Меня узнал Гранжье и поспешил с моими друзьями на помощь. Меня уложили на соломе. Уже в четвёртый раз я встречаю Гранжье после ухода из Москвы. У Серрариса, ротного лейтенанта имелась водка – он дал мне глоток, потом меня кормили бульоном из конины. Очень вкусным, подсоленным настоящей солью, а не порохом, которым мы обычно солили пищу.
Боль в животе вернулась с новой силой. Я позвал Гранжье и сказал ему, что думаю, причина боли в отравлении. Он растопил немного снега в маленьком чайнике и заварил мне привезённого из Москвы чая. Выпив несколько чашек, я почувствовал себя лучше.
Пришёл бедный Росси, такой же разбитый и уставший, как и я. С ним был сержант Байи, которого он встретил после расставания со мной. Тот самый сержант Байи, с которым я менял банкноты в Вильно, и с которым пил кофе у еврея. Байи тоже мучили боли в животе. Он спросил меня, как я, а когда я рассказал ему, как мне стало плохо после того кофе, он пришёл к выводу, что нас хотели отравить, или, по крайней мере, нанести ущерб здоровью.
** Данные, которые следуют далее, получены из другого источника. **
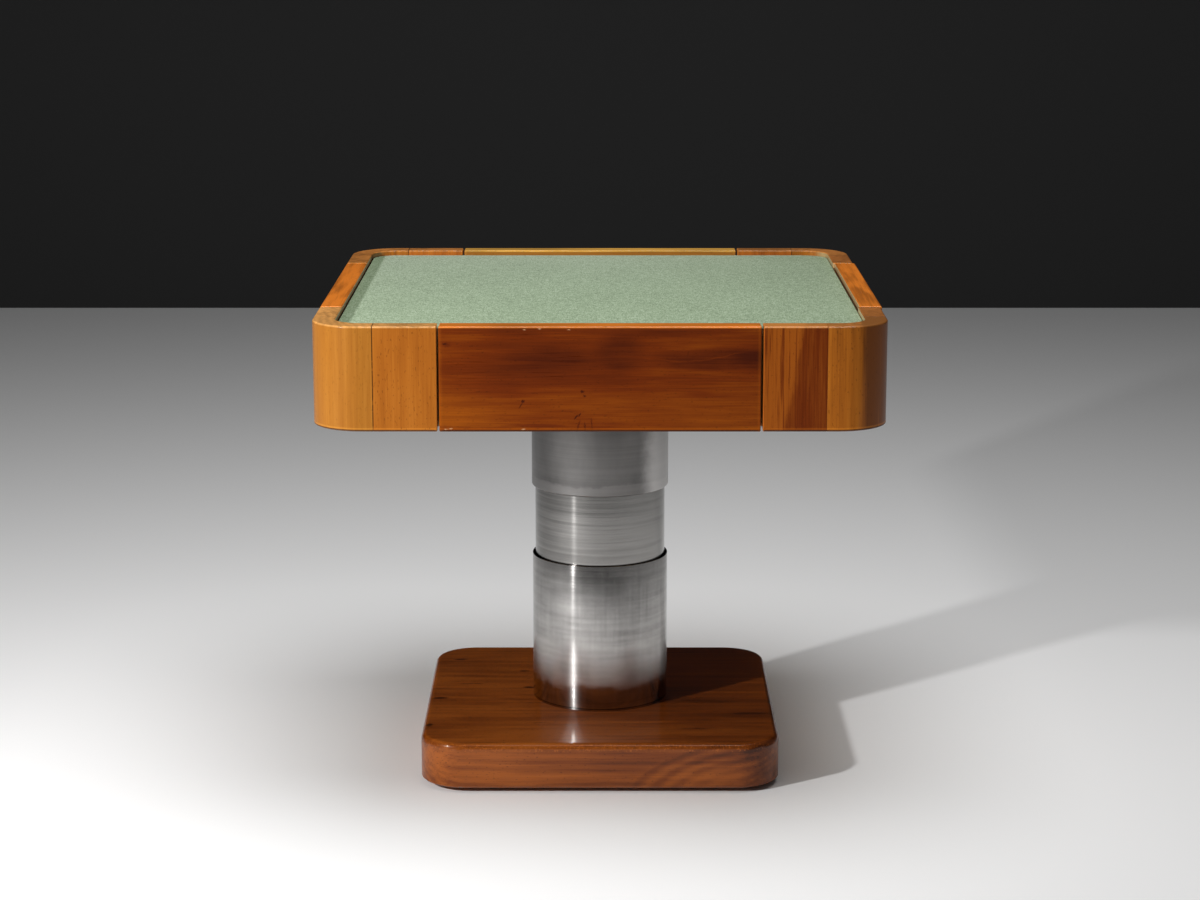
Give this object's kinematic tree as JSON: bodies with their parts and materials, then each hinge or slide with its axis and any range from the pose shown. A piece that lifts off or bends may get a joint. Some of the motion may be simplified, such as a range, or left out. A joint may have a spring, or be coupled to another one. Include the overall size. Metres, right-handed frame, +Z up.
{
  "type": "adjustable game table",
  "caption": "Square felt-topped game table with rounded corners, a drawer in each side, a telescoping screw column and a square pedestal base.",
  "frame": {"origin": "centre of the base on the floor, on the column's axis", "axes": "+Z up along the column; -Y is the front face of the table as seen in the picture; +X to the viewer's right"},
  "size_m": [0.855, 0.852, 0.76],
  "materials": {
    "post_front_left": "clear lacquer over solid wood, satin to gloss",
    "post_front_right": "clear lacquer over solid wood, satin to gloss",
    "post_back_left": "clear lacquer over solid wood, satin to gloss",
    "post_back_right": "clear lacquer over solid wood, satin to gloss",
    "stave_front_left": "clear lacquer over solid wood, satin to gloss",
    "stave_front_right": "clear lacquer over solid wood, satin to gloss",
    "stave_back_left": "clear lacquer over solid wood, satin to gloss",
    "stave_back_right": "clear lacquer over solid wood, satin to gloss",
    "stave_left_front": "clear lacquer over solid wood, satin to gloss",
    "stave_left_back": "clear lacquer over solid wood, satin to gloss",
    "stave_right_front": "clear lacquer over solid wood, satin to gloss",
    "stave_right_back": "clear lacquer over solid wood, satin to gloss",
    "front_drawer_face": "clear lacquer over solid wood, satin to gloss",
    "back_drawer_face": "clear lacquer over solid wood, satin to gloss",
    "left_drawer_face": "clear lacquer over solid wood, satin to gloss",
    "right_drawer_face": "clear lacquer over solid wood, satin to gloss",
    "base_slab": "clear lacquer over solid wood, satin to gloss",
    "plywood": "sanded plywood",
    "beech": "oiled",
    "felt": "woven table felt",
    "upper_sleeve": "smooth satin",
    "middle_sleeve": "finely turned",
    "lower_sleeve": "polished",
    "steel": "plain machined",
    "zinc": "zinc plated",
    "bronze": "machined bronze",
    "nylon": "natural",
    "foot_nylon": "black"
  },
  "bodies": {
    "base": {"base_slab": "base_slab", "feet": "foot_nylon", "column_flange": "steel", "flange_bolts": "zinc", "column_tube": "steel", "spindle_nut": "bronze", "guide_rods": "steel", "lower_sleeve": "lower_sleeve"},
    "carriage": {"middle_sleeve": "middle_sleeve", "carrier_plate": "steel", "middle_glide_pads": "nylon"},
    "top": {"post_front_left": "post_front_left", "post_front_right": "post_front_right", "post_back_left": "post_back_left", "post_back_right": "post_back_right", "stave_front_left": "stave_front_left", "stave_front_right": "stave_front_right", "stave_back_left": "stave_back_left", "stave_back_right": "stave_back_right", "stave_left_front": "stave_left_front", "stave_left_back": "stave_left_back", "stave_right_front": "stave_right_front", "stave_right_back": "stave_right_back", "deck_board": "plywood", "playing_board": "plywood", "floor_boards": "plywood", "bay_walls": "beech", "core_walls": "beech", "corner_battens": "beech", "drawer_runners": "beech", "stop_battens": "beech", "playing_felt": "felt", "upper_sleeve": "upper_sleeve", "spindle": "steel", "top_plate": "steel", "upper_glide_pads": "nylon"},
    "front_drawer": {"front_drawer_face": "front_drawer_face", "front_drawer_sides": "beech", "front_drawer_back": "beech", "front_drawer_bottom": "plywood"},
    "right_drawer": {"right_drawer_face": "right_drawer_face", "right_drawer_sides": "beech", "right_drawer_back": "beech", "right_drawer_bottom": "plywood"},
    "back_drawer": {"back_drawer_face": "back_drawer_face", "back_drawer_sides": "beech", "back_drawer_back": "beech", "back_drawer_bottom": "plywood"},
    "left_drawer": {"left_drawer_face": "left_drawer_face", "left_drawer_sides": "beech", "left_drawer_back": "beech", "left_drawer_bottom": "plywood"}
  },
  "joints": [
    {"name": "column_lift", "type": "slide", "parent": "base", "child": "carriage", "axis": [0, 0, 1], "range_m": [-0.11, 0.018]},
    {"name": "top_turn", "type": "hinge", "parent": "carriage", "child": "top", "pos_m": [0, 0, 0.559], "axis": [0, 0, 1], "range_deg": [-3300, 540]},
    {"name": "front_drawer_slide", "type": "slide", "parent": "top", "child": "front_drawer", "axis": [0, -1, 0], "range_m": [0, 0.12]},
    {"name": "right_drawer_slide", "type": "slide", "parent": "top", "child": "right_drawer", "axis": [1, 0, 0], "range_m": [-0.003, 0.117]},
    {"name": "back_drawer_slide", "type": "slide", "parent": "top", "child": "back_drawer", "axis": [0, 1, 0], "range_m": [0, 0.12]},
    {"name": "left_drawer_slide", "type": "slide", "parent": "top", "child": "left_drawer", "axis": [-1, 0, 0], "range_m": [0, 0.12]}
  ],
  "couplings": [
    {"joint": "column_lift", "follows": "top_turn", "m_per_rad": 0.0019099}
  ]
}
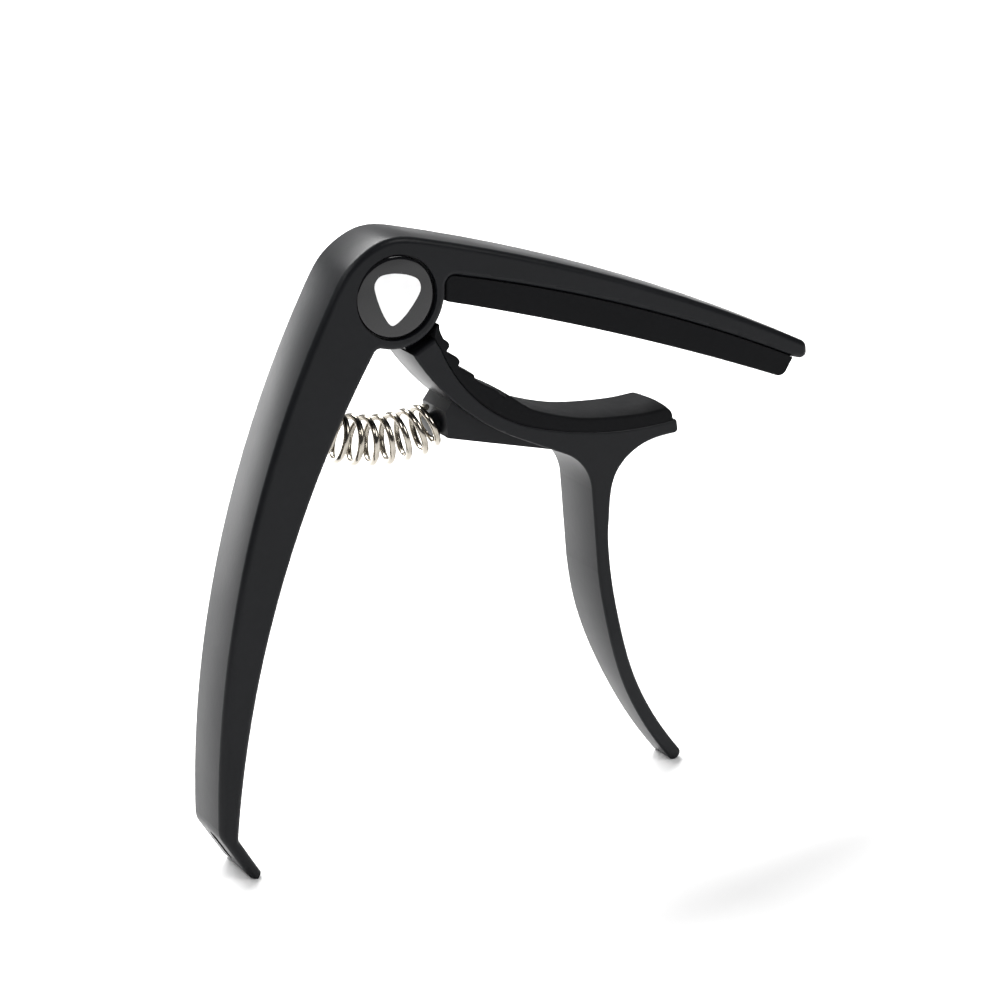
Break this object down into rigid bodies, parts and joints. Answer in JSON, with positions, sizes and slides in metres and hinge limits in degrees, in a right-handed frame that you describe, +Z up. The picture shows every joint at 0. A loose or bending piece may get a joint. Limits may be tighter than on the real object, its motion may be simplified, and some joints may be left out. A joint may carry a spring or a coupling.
{
  "type": "guitar capo",
  "caption": "Sprung trigger capo: a padded arm with a long handle and a pivoting padded jaw with a finger trigger clamp the strings onto a guitar neck.",
  "frame": {"origin": "centre of the bounding box in X and Y, at its lowest point in Z", "axes": "+Z up, from the tips of handle and trigger to the pivot; +X from the pivot along the arm; Y across the width, -Y on the side of the marked badge"},
  "size_m": [0.1137, 0.0124, 0.1019],
  "materials": {
    "black_casting": "satin black powder coat on cast aluminium",
    "black_rubber": "matt",
    "spring_steel": "bright nickel plate",
    "pin_steel": "turned",
    "washer_plastic": "smooth",
    "badge_black": "gloss",
    "emblem_white": "gloss",
    "dome_clear": "clear gloss"
  },
  "bodies": {
    "frame": {"frame": "black_casting", "string_pad": "black_rubber", "spring": "spring_steel", "pivot_barrel": "pin_steel", "pivot_screw": "pin_steel", "washer_front": "washer_plastic", "washer_rear": "washer_plastic", "badge_disc_front": "badge_black", "badge_emblem": "emblem_white", "badge_dome_front": "dome_clear", "badge_disc_rear": "badge_black", "badge_dome_rear": "dome_clear"},
    "lever": {"lever": "black_casting", "neck_pad": "black_rubber"}
  },
  "joints": [
    {"name": "lever_pivot", "type": "hinge", "parent": "frame", "child": "lever", "pos_m": [-0.0176, 0, 0.09218], "axis": [0, 1, 0], "range_deg": [0, 20], "stiffness_Nm_per_rad": 2.6, "springref_deg": -18.91, "deforming": ["spring"]}
  ]
}
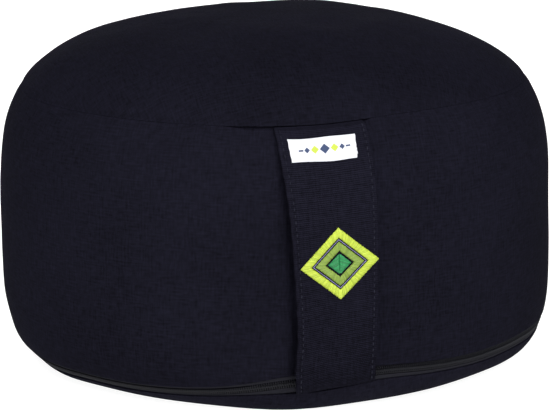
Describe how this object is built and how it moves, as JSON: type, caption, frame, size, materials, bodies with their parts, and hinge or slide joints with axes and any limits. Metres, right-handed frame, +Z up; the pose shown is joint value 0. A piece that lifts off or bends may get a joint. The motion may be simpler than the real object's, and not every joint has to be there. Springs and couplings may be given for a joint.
{
  "type": "zafu meditation cushion",
  "caption": "Round zafu meditation cushion: a filled drum of dark canvas with a carry strap that stands off its side, a zip round its lower edge and a small woven label.",
  "frame": {"origin": "middle of the flat patch under the cushion, at the height of the surface that it rests on", "axes": "+Z up through the crown; -Y towards the carry strap; +X to the right of someone who faces the strap"},
  "size_m": [0.3294, 0.3409, 0.2066],
  "materials": {
    "side_canvas": "plain-woven cotton canvas, near-black navy, matt",
    "top_canvas": "plain-woven cotton canvas, near-black navy, matt",
    "under_canvas": "plain-woven cotton canvas, near-black navy, matt",
    "strap_canvas": "doubled cotton canvas, near-black navy, topstitched along both edges",
    "label_weave": "white woven ribbon",
    "zip_tape": "black woven polyester zip tape",
    "zip_coil": "black nylon coil",
    "zip_metal": "black enamelled zinc",
    "sewing_thread": "polyester sewing thread, near-black navy on the strap and white on the label",
    "embroidery_thread": "satin-stitched embroidery thread in lime, olive, emerald and lilac-grey"
  },
  "bodies": {
    "root": {"filled_side": "side_canvas", "top_panel": "top_canvas", "under_panel": "under_canvas", "carry_strap": "strap_canvas", "label": "label_weave", "zip_tape_upper": "zip_tape", "zip_tape_lower": "zip_tape", "zip_coil": "zip_coil", "zip_slider": "zip_metal", "zip_pull": "zip_metal"}
  },
  "joints": []
}
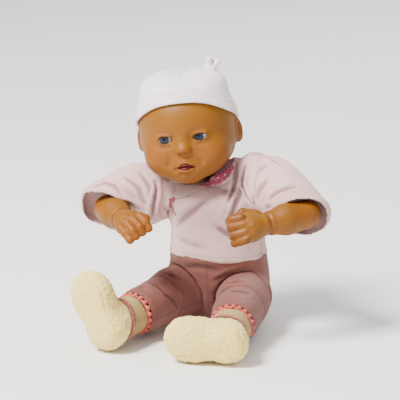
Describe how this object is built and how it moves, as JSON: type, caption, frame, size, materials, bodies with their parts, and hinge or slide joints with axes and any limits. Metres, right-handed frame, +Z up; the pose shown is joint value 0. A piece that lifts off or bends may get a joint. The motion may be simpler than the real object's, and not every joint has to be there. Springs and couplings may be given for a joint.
{
  "type": "interactive baby doll",
  "caption": "Sitting soft-bodied baby doll with vinyl head and limbs, knit cap, top, trousers and slippers; moving neck, arms, legs, sleeping eyes and lips.",
  "frame": {"origin": "middle of the flat patch under the seat, where the sitting doll touches its seat", "axes": "+Z up, the doll faces -Y, and +X is the doll's left side"},
  "size_m": [0.2751, 0.2313, 0.3],
  "materials": {
    "body_cloth": "matte woven cotton",
    "vinyl_skin": "matte soft vinyl",
    "knit_white": "fine jersey knit",
    "knit_pink": "fine jersey knit",
    "trouser_cloth": "brushed cotton",
    "plush_cream": "curly plush",
    "trim_coral": "scalloped crochet",
    "ribbon_red": "printed ribbon",
    "collar_pink": "ribbed knit",
    "eye_blue": "glossy",
    "lip_red": "satin",
    "white_plastic": "moulded",
    "grey_plastic": "moulded",
    "steel": "plated",
    "cell_wrap": "printed film",
    "board_green": "solder resist",
    "speaker_black": "paper cone",
    "pinion_white": "moulded acetal"
  },
  "bodies": {
    "torso": {"torso_body": "body_cloth", "trousers_seat": "trouser_cloth", "romper_top": "knit_pink", "collar": "collar_pink", "module_case": "white_plastic", "module_cover": "white_plastic", "battery_door": "white_plastic", "battery_door_screw": "steel", "battery_1": "cell_wrap", "battery_2": "cell_wrap", "battery_3": "cell_wrap", "speaker": "speaker_black", "circuit_board": "board_green", "belly_sensor_housing": "white_plastic", "neck_socket": "white_plastic"},
    "power_switch": {"power_switch_knob": "grey_plastic"},
    "belly_button": {"belly_button": "grey_plastic"},
    "neck": {"neck_post": "white_plastic"},
    "head": {"head_shell": "vinyl_skin", "neck_bearing_ring": "white_plastic", "head_mechanism_frame": "white_plastic", "mouth_motor": "steel", "cap_crown": "knit_white", "cap_band": "knit_white", "cap_knot": "knit_white"},
    "eyes": {"eye_left": "eye_blue", "eye_right": "eye_blue", "eye_bar": "steel", "eye_weight": "grey_plastic"},
    "mouth_pinion": {"mouth_pinion": "pinion_white"},
    "lip_plunger": {"lip_plunger": "lip_red"},
    "upper_arm_left": {"upper_arm_left": "body_cloth", "sleeve_left": "knit_pink"},
    "forearm_left": {"forearm_hand_left": "vinyl_skin"},
    "upper_arm_right": {"upper_arm_right": "body_cloth", "sleeve_right": "knit_pink"},
    "forearm_right": {"forearm_hand_right": "vinyl_skin"},
    "thigh_left": {"thigh_left": "body_cloth", "trouser_thigh_left": "trouser_cloth"},
    "lower_leg_left": {"lower_leg_left": "vinyl_skin", "trouser_shin_left": "trouser_cloth", "slipper_left": "plush_cream", "slipper_trim_left": "trim_coral", "slipper_strap_left": "ribbon_red"},
    "thigh_right": {"thigh_right": "body_cloth", "trouser_thigh_right": "trouser_cloth"},
    "lower_leg_right": {"lower_leg_right": "vinyl_skin", "trouser_shin_right": "trouser_cloth", "slipper_right": "plush_cream", "slipper_trim_right": "trim_coral", "slipper_strap_right": "ribbon_red"}
  },
  "joints": [
    {"name": "power_switch_slide", "type": "slide", "parent": "torso", "child": "power_switch", "axis": [1, 0, 0], "range_m": [-0.002, 0.002]},
    {"name": "belly_button_press", "type": "slide", "parent": "torso", "child": "belly_button", "axis": [0, 1, 0], "range_m": [0, 0.0015], "stiffness_N_per_m": 400},
    {"name": "neck_nod", "type": "hinge", "parent": "torso", "child": "neck", "pos_m": [-0.0222, -0.04292, 0.1522], "axis": [0.9686, 0.2059, 0.1392], "range_deg": [-12, 12]},
    {"name": "neck_turn", "type": "hinge", "parent": "neck", "child": "head", "pos_m": [-0.0222, -0.04292, 0.1522], "axis": [-0.1361, -0.0289, 0.9903], "range_deg": [-35, 45]},
    {"name": "eyes_close", "type": "hinge", "parent": "head", "child": "eyes", "pos_m": [-0.02228, -0.08505, 0.21508], "axis": [0.9686, 0.2059, 0.1392], "range_deg": [0, 55]},
    {"name": "mouth_suck", "type": "slide", "parent": "head", "child": "lip_plunger", "axis": [-0.2079, 0.9781, 0], "range_m": [0, 0.003]},
    {"name": "mouth_drive", "type": "hinge", "parent": "head", "child": "mouth_pinion", "pos_m": [-0.02177, -0.0735, 0.19448], "axis": [0.9686, 0.2059, 0.1392], "range_deg": [0, 34.4]},
    {"name": "shoulder_left_swing", "type": "hinge", "parent": "torso", "child": "upper_arm_left", "pos_m": [0.0528, -0.04, 0.16], "axis": [-1, 0, 0], "range_deg": [-35, 40]},
    {"name": "elbow_left_bend", "type": "hinge", "parent": "upper_arm_left", "child": "forearm_left", "pos_m": [0.1117, -0.072, 0.139], "axis": [-0.1494, 0.3354, -0.9302], "range_deg": [-60, 10]},
    {"name": "shoulder_right_swing", "type": "hinge", "parent": "torso", "child": "upper_arm_right", "pos_m": [-0.0528, -0.04, 0.1385], "axis": [-1, 0, 0], "range_deg": [-35, 25]},
    {"name": "elbow_right_bend", "type": "hinge", "parent": "upper_arm_right", "child": "forearm_right", "pos_m": [-0.1125, -0.0712, 0.1255], "axis": [-0.1414, -0.1379, 0.9803], "range_deg": [-60, 10]},
    {"name": "hip_left_swing", "type": "hinge", "parent": "torso", "child": "thigh_left", "pos_m": [0.036, -0.04, 0.034], "axis": [-1, 0, 0], "range_deg": [-85, 20]},
    {"name": "knee_left_bend", "type": "hinge", "parent": "thigh_left", "child": "lower_leg_left", "pos_m": [0.04578, -0.1026, 0.02979], "axis": [0.988, 0.1544, 0], "range_deg": [-8, 45]},
    {"name": "hip_right_swing", "type": "hinge", "parent": "torso", "child": "thigh_right", "pos_m": [-0.036, -0.04, 0.034], "axis": [-1, 0, 0], "range_deg": [-85, 20]},
    {"name": "knee_right_bend", "type": "hinge", "parent": "thigh_right", "child": "lower_leg_right", "pos_m": [-0.05219, -0.10131, 0.03067], "axis": [0.9669, -0.2553, 0], "range_deg": [-8, 45]}
  ],
  "couplings": [
    {"joint": "mouth_drive", "follows": "mouth_suck", "rad_per_m": 200}
  ]
}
Я устроился как можно удобнее на соломе у огня, но мои ноги болели так сильно, что я простонал почти всю ночь. Сквозь сон я слышал: «Он не сможет завтра идти». Я тоже так думал, и решил, как и многие другие, сделать последние распоряжения. Я позвал Гранжье и сказал ему, что со мной все кончено. Я умолял его передать моей семье несколько небольших вещиц, если он будет иметь счастье снова увидеть Францию – часы, крест, украшенный золотом и серебром и небольшую китайскую фарфоровую вазу. Крест и ваза хранятся у меня и сейчас. Я также хотел избавиться от всех наличных денег, кроме нескольких золотых монет, спрятанных в овчине, обмотанной вокруг моей ноги, в надежде, что если попаду в плен, русские не будут рыться в моих лохмотьях.